--- START SUPPLIED DATA ---

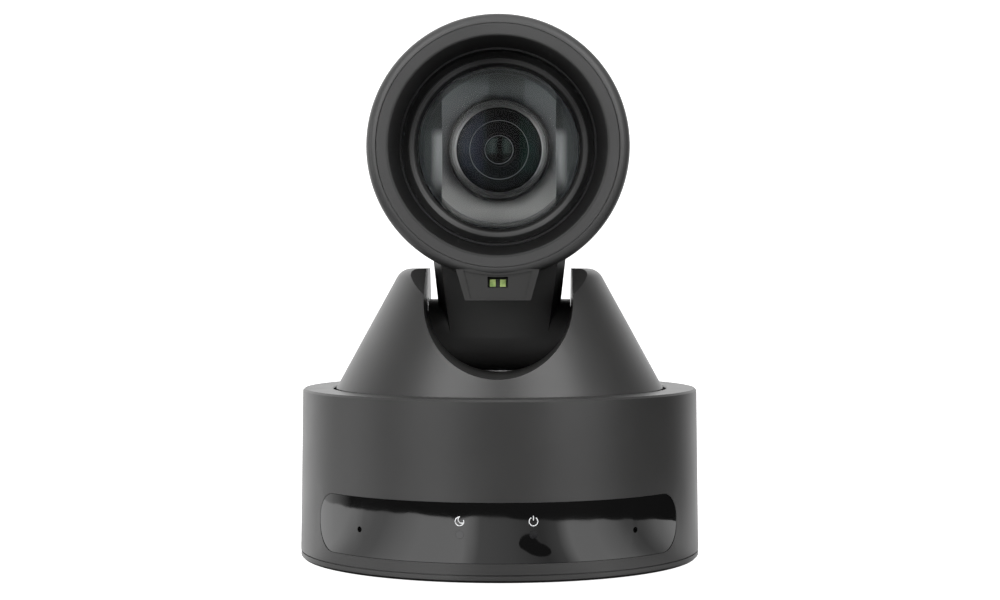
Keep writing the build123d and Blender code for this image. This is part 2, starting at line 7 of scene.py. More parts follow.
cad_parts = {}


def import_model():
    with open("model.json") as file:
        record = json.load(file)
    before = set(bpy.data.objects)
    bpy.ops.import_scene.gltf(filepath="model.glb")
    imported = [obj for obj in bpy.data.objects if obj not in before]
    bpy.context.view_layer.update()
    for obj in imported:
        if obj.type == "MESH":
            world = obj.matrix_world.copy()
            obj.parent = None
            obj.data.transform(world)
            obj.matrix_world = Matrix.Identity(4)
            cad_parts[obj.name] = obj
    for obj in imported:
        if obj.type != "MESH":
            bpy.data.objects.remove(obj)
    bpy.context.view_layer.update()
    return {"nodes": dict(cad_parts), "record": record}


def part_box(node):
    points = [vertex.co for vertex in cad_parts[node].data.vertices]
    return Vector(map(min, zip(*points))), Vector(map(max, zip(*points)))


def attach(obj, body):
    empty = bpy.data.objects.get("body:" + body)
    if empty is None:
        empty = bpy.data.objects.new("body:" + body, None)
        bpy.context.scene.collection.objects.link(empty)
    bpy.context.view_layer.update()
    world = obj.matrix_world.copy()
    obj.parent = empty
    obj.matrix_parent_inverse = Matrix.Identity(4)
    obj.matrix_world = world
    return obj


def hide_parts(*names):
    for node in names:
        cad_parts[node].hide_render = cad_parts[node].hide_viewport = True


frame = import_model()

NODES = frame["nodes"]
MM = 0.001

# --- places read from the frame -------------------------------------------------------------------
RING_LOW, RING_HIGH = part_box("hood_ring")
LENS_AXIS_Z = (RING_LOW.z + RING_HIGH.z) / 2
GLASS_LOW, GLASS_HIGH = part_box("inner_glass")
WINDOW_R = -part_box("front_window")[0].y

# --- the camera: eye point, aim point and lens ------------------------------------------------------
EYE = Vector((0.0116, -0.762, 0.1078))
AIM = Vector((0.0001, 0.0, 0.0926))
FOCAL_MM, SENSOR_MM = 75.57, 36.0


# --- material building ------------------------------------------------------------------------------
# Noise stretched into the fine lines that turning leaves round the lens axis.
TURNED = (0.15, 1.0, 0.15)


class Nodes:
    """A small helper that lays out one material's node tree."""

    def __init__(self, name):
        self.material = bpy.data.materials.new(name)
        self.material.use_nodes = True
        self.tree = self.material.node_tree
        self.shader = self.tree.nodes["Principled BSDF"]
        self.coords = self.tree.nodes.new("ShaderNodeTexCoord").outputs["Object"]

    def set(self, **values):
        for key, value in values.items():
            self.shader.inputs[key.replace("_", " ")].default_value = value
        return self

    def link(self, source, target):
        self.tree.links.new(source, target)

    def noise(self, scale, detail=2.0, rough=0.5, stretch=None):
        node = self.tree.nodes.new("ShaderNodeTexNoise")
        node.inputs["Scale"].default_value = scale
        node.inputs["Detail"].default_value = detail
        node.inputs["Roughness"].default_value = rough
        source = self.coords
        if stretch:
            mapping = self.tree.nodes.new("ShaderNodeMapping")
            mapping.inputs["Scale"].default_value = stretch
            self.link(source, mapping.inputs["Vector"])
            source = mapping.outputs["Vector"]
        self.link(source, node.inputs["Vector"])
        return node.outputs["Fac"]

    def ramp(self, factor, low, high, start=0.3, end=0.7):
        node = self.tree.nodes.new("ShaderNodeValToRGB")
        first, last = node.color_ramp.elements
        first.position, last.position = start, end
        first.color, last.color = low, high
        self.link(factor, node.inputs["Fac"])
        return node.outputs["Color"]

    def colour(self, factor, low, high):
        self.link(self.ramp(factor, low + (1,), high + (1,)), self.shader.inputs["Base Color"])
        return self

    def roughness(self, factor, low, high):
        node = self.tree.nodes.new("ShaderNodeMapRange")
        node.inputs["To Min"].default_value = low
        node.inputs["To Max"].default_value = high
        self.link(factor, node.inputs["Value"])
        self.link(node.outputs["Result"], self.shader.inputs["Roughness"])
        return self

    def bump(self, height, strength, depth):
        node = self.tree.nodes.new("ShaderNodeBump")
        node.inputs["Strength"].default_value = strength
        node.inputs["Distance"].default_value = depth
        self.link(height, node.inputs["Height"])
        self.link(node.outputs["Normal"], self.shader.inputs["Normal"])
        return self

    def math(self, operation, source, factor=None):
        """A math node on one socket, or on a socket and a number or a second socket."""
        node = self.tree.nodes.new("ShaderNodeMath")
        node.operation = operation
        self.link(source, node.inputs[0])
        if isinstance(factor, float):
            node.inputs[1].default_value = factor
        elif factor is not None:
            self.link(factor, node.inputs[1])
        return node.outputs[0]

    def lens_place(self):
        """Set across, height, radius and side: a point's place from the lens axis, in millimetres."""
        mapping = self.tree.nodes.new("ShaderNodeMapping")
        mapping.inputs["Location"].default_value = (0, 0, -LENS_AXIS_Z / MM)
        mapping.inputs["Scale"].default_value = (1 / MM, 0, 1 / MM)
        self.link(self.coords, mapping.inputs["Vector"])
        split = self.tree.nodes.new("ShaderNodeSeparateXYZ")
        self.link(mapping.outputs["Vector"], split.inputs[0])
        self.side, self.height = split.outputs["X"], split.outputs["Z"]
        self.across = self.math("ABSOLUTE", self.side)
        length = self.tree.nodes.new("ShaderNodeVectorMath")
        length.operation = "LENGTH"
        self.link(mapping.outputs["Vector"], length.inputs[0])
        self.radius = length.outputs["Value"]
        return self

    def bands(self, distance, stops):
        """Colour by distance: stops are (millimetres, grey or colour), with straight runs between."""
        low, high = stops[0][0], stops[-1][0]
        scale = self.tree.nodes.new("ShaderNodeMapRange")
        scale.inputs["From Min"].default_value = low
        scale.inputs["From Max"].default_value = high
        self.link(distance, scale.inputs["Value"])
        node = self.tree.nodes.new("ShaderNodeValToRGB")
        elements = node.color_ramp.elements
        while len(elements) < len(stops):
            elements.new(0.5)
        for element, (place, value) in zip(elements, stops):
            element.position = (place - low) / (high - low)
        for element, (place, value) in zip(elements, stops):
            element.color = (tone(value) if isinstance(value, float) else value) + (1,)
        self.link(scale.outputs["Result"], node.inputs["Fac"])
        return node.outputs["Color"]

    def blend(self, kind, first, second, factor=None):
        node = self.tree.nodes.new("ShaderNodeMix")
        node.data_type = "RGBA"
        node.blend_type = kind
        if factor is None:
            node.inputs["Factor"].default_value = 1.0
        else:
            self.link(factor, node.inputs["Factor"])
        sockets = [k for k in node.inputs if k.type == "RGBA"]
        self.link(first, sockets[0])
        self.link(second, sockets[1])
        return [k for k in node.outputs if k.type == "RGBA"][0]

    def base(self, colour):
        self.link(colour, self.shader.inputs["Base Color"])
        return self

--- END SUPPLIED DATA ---
--- START SUPPLIED DATA ---

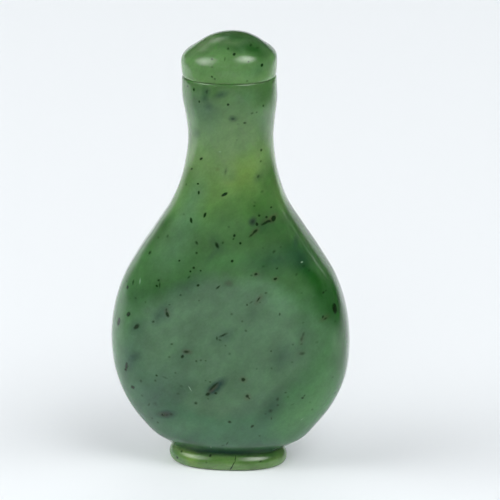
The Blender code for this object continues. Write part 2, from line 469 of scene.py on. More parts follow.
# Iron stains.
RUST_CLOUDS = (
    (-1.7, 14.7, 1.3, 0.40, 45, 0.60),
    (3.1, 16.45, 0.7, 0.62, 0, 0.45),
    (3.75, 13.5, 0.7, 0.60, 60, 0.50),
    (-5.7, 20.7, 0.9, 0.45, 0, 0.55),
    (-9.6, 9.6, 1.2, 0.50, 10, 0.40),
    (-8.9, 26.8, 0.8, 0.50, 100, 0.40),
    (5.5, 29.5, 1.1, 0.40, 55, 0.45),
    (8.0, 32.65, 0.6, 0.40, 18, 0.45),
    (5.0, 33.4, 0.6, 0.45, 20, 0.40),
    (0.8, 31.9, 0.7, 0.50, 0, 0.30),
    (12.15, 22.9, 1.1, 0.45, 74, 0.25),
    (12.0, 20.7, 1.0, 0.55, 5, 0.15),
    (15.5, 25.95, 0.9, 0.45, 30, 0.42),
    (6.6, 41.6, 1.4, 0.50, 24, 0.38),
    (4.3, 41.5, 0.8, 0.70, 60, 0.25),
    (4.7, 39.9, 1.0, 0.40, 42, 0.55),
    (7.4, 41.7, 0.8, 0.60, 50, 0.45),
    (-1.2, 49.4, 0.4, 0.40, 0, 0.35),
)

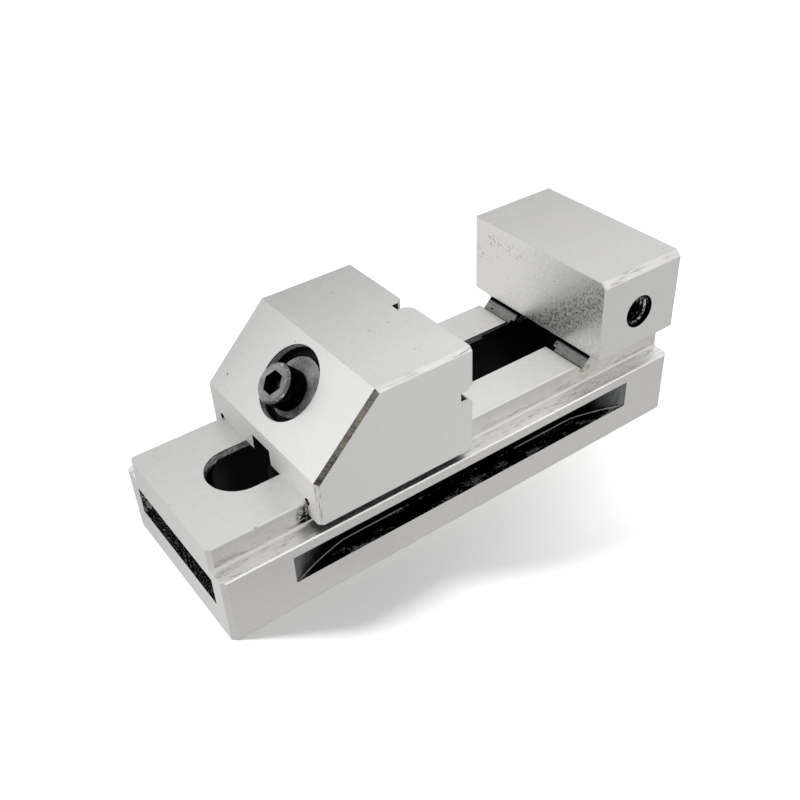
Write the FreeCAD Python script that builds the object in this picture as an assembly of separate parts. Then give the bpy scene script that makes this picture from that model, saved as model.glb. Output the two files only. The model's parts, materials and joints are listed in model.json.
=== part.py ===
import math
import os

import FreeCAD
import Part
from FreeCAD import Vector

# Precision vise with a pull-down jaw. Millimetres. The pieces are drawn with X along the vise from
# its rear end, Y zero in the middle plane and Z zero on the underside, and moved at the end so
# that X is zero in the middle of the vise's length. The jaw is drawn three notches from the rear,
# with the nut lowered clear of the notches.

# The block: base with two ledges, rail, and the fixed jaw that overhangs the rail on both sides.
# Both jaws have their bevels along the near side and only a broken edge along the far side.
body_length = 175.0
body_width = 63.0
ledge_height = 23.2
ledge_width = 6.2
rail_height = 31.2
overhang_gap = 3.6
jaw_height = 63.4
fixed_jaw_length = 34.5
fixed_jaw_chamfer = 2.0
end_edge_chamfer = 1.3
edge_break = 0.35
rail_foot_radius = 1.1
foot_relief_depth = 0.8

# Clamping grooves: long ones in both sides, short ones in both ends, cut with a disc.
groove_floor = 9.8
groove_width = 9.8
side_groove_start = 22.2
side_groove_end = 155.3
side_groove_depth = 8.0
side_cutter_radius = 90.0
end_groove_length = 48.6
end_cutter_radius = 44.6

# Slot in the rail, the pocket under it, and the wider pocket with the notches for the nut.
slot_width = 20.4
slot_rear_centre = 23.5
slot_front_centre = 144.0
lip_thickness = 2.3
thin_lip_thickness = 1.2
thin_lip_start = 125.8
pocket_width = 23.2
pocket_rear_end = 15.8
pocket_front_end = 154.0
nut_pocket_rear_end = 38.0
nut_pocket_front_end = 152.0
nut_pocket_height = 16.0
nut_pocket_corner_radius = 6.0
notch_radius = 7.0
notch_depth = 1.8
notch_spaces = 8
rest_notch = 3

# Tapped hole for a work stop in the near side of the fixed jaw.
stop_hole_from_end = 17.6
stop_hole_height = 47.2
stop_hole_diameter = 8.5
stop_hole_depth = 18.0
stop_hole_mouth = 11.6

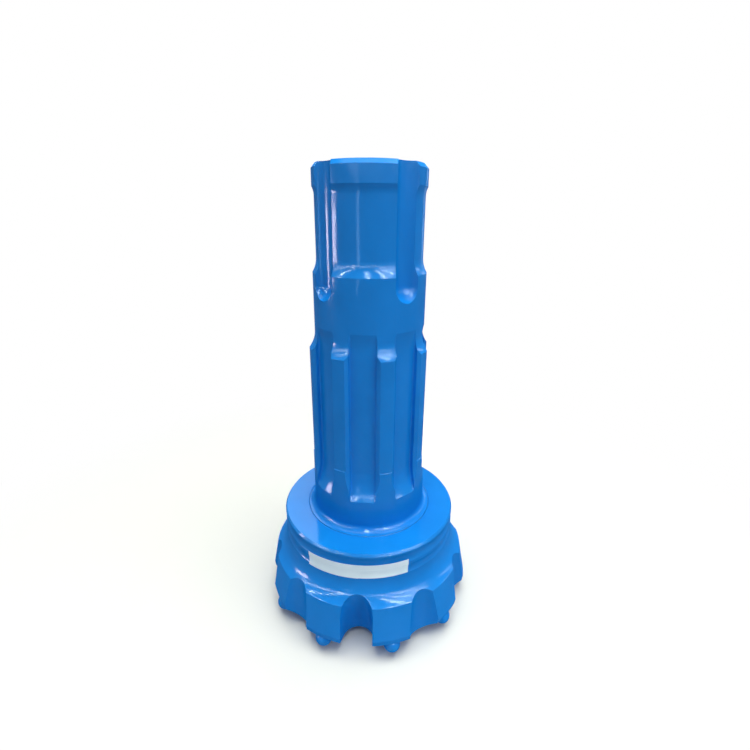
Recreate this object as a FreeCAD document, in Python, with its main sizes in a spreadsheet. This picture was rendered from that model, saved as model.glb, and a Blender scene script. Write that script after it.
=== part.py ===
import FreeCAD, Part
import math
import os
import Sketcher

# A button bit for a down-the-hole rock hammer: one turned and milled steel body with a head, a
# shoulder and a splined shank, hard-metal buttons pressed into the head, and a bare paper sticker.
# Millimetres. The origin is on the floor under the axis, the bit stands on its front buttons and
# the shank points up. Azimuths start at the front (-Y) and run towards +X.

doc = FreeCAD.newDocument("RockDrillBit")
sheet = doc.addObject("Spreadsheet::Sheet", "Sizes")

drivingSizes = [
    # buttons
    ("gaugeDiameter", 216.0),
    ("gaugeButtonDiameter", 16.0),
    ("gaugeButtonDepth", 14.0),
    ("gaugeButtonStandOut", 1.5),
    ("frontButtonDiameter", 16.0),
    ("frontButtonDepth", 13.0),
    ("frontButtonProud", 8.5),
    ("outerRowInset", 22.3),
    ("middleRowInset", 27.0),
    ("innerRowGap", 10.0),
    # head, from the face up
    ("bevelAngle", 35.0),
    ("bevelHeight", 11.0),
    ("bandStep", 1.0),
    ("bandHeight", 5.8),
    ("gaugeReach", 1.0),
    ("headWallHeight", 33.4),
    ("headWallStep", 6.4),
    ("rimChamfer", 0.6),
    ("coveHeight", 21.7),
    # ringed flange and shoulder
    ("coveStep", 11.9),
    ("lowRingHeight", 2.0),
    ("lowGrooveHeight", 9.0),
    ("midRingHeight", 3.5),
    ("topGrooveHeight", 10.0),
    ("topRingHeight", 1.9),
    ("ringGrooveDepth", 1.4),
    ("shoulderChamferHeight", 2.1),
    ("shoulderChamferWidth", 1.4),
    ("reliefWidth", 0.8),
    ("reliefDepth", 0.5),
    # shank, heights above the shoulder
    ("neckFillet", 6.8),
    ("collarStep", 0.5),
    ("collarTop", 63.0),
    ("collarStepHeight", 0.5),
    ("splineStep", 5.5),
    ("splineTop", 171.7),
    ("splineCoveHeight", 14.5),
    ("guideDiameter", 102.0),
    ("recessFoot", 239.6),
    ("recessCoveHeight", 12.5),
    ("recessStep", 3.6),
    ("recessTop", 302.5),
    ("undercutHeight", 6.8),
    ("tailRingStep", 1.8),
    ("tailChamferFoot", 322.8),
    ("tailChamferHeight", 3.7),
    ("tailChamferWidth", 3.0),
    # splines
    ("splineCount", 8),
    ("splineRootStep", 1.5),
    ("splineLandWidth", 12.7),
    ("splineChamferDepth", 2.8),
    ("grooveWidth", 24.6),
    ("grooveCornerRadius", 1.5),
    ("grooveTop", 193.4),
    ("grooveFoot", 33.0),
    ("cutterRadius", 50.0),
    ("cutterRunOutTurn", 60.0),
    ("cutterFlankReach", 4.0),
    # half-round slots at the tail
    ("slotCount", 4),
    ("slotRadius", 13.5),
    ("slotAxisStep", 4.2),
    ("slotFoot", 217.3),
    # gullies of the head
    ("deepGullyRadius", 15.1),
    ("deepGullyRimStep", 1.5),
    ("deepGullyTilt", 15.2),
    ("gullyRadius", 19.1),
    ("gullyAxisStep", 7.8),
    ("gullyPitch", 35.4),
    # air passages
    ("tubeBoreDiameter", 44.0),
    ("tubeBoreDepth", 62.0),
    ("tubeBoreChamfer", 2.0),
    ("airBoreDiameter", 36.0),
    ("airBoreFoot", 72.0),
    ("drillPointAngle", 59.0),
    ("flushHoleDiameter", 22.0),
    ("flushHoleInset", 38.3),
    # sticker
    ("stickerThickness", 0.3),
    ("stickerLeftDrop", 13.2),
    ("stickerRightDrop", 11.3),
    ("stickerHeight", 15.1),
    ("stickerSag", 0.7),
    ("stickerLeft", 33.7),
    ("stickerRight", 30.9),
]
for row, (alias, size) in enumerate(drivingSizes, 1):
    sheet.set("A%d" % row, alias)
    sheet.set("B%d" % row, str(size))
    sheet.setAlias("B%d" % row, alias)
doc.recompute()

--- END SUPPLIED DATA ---

The lines to extract from the data above begin with the line containing "Keep writing the" and end with the line containing "FOCAL_MM, SENSOR_MM = 75.57, 36.0". Extract them exactly, including both.

* RESULT BELOW
Keep writing the build123d and Blender code for this image. This is part 2, starting at line 7 of scene.py. More parts follow.
cad_parts = {}


def import_model():
    with open("model.json") as file:
        record = json.load(file)
    before = set(bpy.data.objects)
    bpy.ops.import_scene.gltf(filepath="model.glb")
    imported = [obj for obj in bpy.data.objects if obj not in before]
    bpy.context.view_layer.update()
    for obj in imported:
        if obj.type == "MESH":
            world = obj.matrix_world.copy()
            obj.parent = None
            obj.data.transform(world)
            obj.matrix_world = Matrix.Identity(4)
            cad_parts[obj.name] = obj
    for obj in imported:
        if obj.type != "MESH":
            bpy.data.objects.remove(obj)
    bpy.context.view_layer.update()
    return {"nodes": dict(cad_parts), "record": record}


def part_box(node):
    points = [vertex.co for vertex in cad_parts[node].data.vertices]
    return Vector(map(min, zip(*points))), Vector(map(max, zip(*points)))


def attach(obj, body):
    empty = bpy.data.objects.get("body:" + body)
    if empty is None:
        empty = bpy.data.objects.new("body:" + body, None)
        bpy.context.scene.collection.objects.link(empty)
    bpy.context.view_layer.update()
    world = obj.matrix_world.copy()
    obj.parent = empty
    obj.matrix_parent_inverse = Matrix.Identity(4)
    obj.matrix_world = world
    return obj


def hide_parts(*names):
    for node in names:
        cad_parts[node].hide_render = cad_parts[node].hide_viewport = True


frame = import_model()

NODES = frame["nodes"]
MM = 0.001

# --- places read from the frame -------------------------------------------------------------------
RING_LOW, RING_HIGH = part_box("hood_ring")
LENS_AXIS_Z = (RING_LOW.z + RING_HIGH.z) / 2
GLASS_LOW, GLASS_HIGH = part_box("inner_glass")
WINDOW_R = -part_box("front_window")[0].y

# --- the camera: eye point, aim point and lens ------------------------------------------------------
EYE = Vector((0.0116, -0.762, 0.1078))
AIM = Vector((0.0001, 0.0, 0.0926))
FOCAL_MM, SENSOR_MM = 75.57, 36.0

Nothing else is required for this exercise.